Last week, Nigeria’s federal cabinet approved a sum of $8.5m as funding for the evacuation of refugees stranded in Ukraine and its neighbours. As soon as the money was released, Air Peace and Max Air airlines began evacuating Nigerians, with flights landing at the Nnamdi Azikiwe Airport in Abuja.
However, students trapped in Sumy were unable to benefit from the airlift as the town had been cut off with its roads and bridges blown up. After over a week of negotiations, the two sides finally agreed to a ceasefire and the establishment of a safe corridor to allow those trapped in Sumy to leave.
According to the Russian military, its commanders introduced a ceasefire and opened humanitarian corridors’ in five cities. These include the capital Kiev and the major cities of Chernihiv, Kharkiv, Sumy and the embattled port city of Mariupol.
Kyrylo Tymoshenko, a spokesman for the Ukrainian president’s office, said a total of 61 buses left Sumy for Poltava on Tuesday.
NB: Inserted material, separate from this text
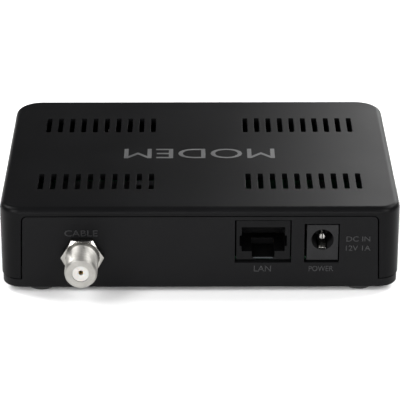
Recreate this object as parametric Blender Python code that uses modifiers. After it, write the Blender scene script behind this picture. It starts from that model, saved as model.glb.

He added that among the passengers were 1,100 foreign students, some of them believed to be Nigerians.
Deputy prime minister Iryna Vereshchuk, pointed out that around 5,000 Ukrainians and around 1,700 foreign students were taken to safety on Tuesday. She added that they were bused to Poltava in central Ukraine, Lviv in the west and neighbouring European Union countries.
Sumy is only about 30 kilometres from the Russian border, making it particularly vulnerable to attacks from Russian troops. Oleksandr Kubrakov, Ukraine’s infrastructure minister, estimated that the damage wrought so far on Ukraine’s transport infrastructure by the war came to about $10bn.